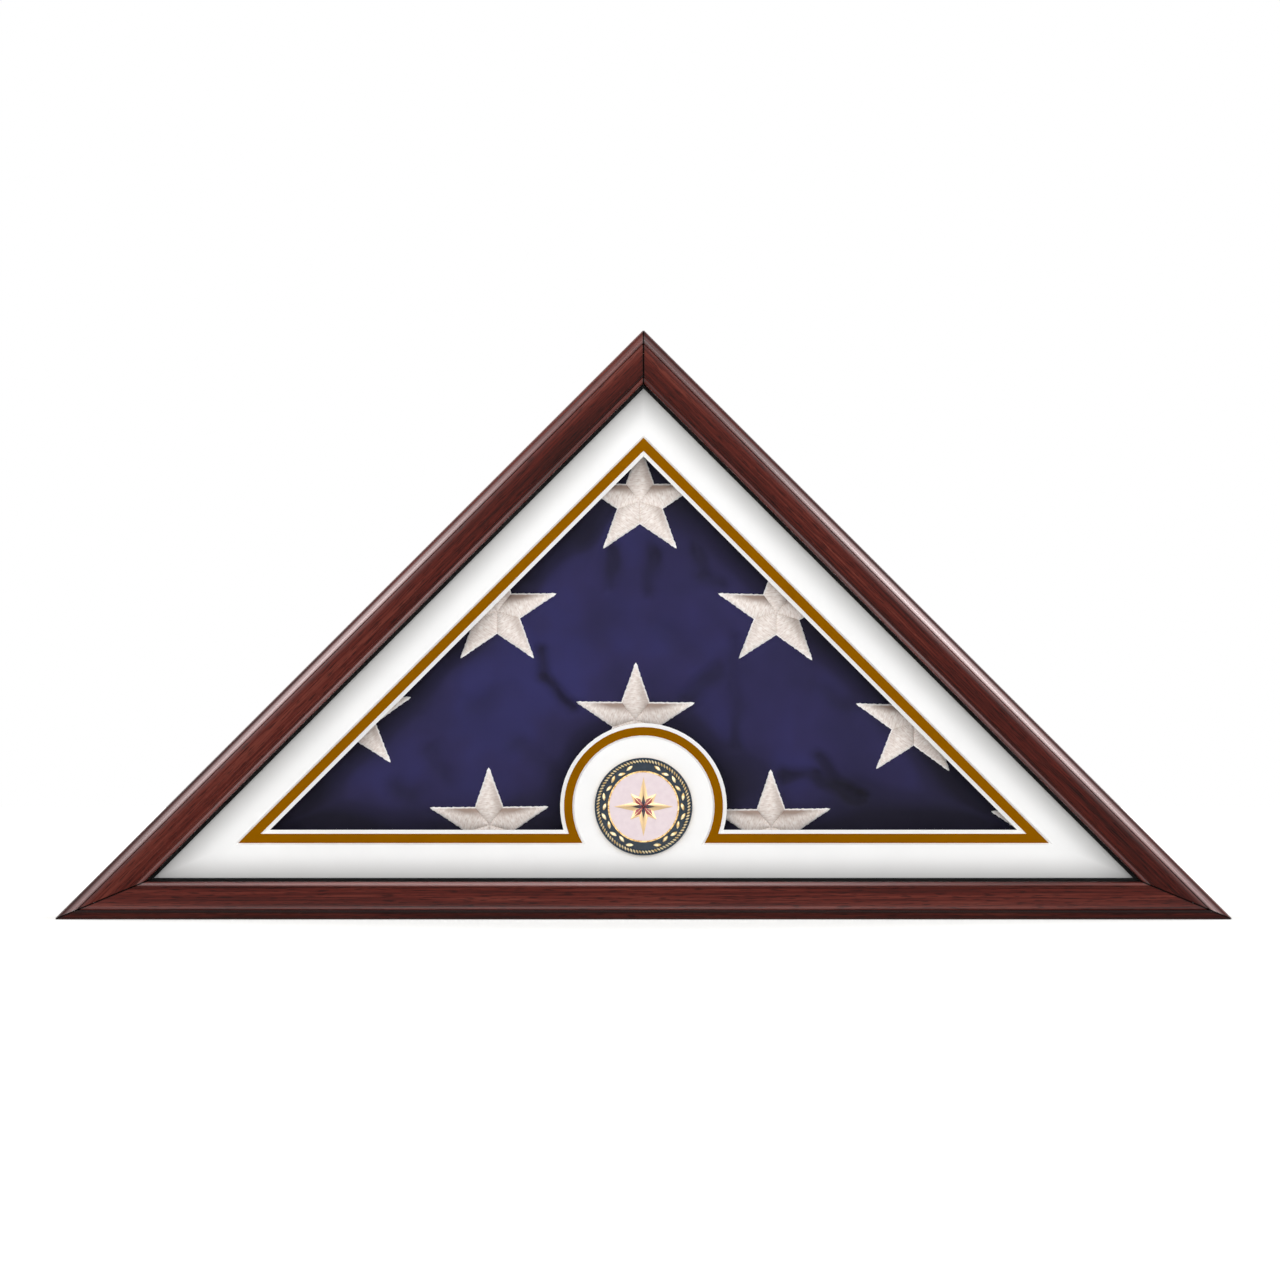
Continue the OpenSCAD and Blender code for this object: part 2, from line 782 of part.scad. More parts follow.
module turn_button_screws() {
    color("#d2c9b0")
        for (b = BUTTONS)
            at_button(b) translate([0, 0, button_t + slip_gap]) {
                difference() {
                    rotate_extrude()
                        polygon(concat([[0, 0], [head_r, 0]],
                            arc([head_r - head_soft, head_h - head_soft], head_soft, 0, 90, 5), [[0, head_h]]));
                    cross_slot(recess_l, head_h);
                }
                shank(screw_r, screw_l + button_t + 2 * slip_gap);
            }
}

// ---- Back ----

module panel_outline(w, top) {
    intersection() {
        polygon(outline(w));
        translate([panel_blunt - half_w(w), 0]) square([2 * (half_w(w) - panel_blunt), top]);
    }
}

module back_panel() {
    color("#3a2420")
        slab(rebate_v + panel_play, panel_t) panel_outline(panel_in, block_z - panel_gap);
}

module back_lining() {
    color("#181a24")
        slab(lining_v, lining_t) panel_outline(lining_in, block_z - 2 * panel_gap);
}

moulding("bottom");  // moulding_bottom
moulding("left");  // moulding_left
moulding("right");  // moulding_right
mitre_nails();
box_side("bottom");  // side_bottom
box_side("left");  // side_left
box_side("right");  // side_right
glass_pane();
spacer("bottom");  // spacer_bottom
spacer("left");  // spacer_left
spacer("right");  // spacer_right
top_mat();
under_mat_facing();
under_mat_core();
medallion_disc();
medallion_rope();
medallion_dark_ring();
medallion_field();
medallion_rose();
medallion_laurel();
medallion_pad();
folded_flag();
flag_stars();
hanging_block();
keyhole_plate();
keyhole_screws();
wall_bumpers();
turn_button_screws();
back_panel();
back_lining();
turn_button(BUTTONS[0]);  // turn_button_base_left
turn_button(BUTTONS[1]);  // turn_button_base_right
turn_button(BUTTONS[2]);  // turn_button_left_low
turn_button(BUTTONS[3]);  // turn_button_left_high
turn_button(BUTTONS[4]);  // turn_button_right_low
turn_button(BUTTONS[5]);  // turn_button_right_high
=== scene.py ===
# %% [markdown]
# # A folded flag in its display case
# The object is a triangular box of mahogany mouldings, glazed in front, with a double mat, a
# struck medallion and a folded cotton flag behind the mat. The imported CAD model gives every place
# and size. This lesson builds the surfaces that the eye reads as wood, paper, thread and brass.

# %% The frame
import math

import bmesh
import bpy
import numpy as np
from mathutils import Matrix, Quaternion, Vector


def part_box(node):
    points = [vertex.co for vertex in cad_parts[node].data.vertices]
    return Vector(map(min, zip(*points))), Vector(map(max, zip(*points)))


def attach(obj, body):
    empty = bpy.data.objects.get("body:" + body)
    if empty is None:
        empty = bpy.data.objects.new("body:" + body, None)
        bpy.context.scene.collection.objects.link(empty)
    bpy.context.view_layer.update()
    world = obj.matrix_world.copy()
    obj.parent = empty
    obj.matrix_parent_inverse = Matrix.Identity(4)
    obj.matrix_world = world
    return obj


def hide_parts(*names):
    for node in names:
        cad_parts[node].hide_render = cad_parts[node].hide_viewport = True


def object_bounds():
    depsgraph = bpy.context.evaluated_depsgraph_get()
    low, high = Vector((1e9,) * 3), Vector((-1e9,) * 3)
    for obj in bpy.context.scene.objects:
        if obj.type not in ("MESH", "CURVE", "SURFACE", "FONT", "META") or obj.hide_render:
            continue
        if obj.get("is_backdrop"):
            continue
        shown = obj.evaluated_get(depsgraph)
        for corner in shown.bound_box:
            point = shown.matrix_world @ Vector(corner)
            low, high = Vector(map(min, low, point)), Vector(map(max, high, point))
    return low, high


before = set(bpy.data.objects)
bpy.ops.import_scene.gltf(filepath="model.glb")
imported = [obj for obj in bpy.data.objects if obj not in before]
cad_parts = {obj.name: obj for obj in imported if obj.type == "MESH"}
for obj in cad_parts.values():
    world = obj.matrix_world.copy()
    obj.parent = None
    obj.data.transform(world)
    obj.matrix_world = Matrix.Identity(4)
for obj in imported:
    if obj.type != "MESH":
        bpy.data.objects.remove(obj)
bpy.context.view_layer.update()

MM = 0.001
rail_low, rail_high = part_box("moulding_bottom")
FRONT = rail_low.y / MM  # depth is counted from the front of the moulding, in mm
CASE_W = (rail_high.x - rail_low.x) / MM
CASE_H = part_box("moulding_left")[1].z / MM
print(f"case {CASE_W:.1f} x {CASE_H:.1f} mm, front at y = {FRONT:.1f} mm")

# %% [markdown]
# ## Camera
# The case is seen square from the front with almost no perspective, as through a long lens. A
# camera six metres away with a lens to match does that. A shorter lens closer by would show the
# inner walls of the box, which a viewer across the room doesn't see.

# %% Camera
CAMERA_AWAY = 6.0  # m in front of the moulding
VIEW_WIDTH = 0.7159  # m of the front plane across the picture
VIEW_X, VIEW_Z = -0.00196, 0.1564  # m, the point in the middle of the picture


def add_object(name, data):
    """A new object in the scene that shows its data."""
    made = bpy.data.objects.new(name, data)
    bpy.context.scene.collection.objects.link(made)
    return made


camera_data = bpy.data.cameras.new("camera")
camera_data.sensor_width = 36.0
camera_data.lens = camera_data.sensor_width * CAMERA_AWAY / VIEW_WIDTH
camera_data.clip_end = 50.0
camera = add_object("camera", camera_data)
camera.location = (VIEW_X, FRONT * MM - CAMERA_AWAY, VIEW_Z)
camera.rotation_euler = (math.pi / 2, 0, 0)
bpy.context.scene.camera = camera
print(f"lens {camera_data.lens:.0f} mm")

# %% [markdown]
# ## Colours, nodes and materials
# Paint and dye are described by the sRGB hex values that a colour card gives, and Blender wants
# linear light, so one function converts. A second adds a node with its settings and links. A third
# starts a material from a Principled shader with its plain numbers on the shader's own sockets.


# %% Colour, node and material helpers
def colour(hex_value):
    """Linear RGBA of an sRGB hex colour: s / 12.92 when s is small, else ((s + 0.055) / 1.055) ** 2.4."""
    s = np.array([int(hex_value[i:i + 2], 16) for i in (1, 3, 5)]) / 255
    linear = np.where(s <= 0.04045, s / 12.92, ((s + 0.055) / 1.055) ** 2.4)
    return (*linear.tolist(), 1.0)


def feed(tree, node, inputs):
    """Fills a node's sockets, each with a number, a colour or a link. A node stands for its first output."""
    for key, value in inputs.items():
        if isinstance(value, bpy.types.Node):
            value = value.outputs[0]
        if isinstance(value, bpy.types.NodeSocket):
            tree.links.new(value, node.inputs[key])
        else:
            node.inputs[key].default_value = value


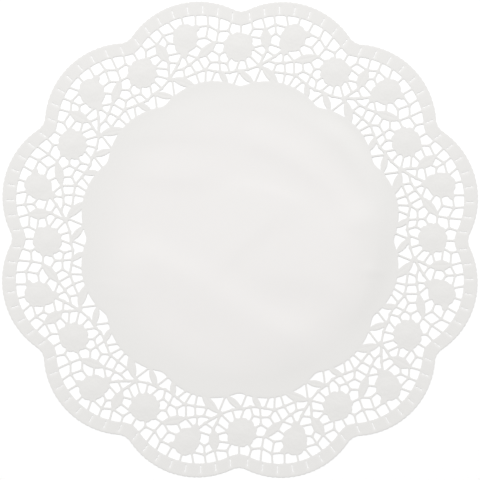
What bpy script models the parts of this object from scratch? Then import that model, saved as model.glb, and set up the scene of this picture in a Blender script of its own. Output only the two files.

What needs to be done
All lines in the listing above from the line containing "hanging_block();" to the line containing "# and size.", inclusive, should be retyped exactly; no other lines should appear.

Finished exercise
hanging_block();
keyhole_plate();
keyhole_screws();
wall_bumpers();
turn_button_screws();
back_panel();
back_lining();
turn_button(BUTTONS[0]);  // turn_button_base_left
turn_button(BUTTONS[1]);  // turn_button_base_right
turn_button(BUTTONS[2]);  // turn_button_left_low
turn_button(BUTTONS[3]);  // turn_button_left_high
turn_button(BUTTONS[4]);  // turn_button_right_low
turn_button(BUTTONS[5]);  // turn_button_right_high
=== scene.py ===
# %% [markdown]
# # A folded flag in its display case
# The object is a triangular box of mahogany mouldings, glazed in front, with a double mat, a
# struck medallion and a folded cotton flag behind the mat. The imported CAD model gives every place
# and size. This lesson builds the surfaces that the eye reads as wood, paper, thread and brass.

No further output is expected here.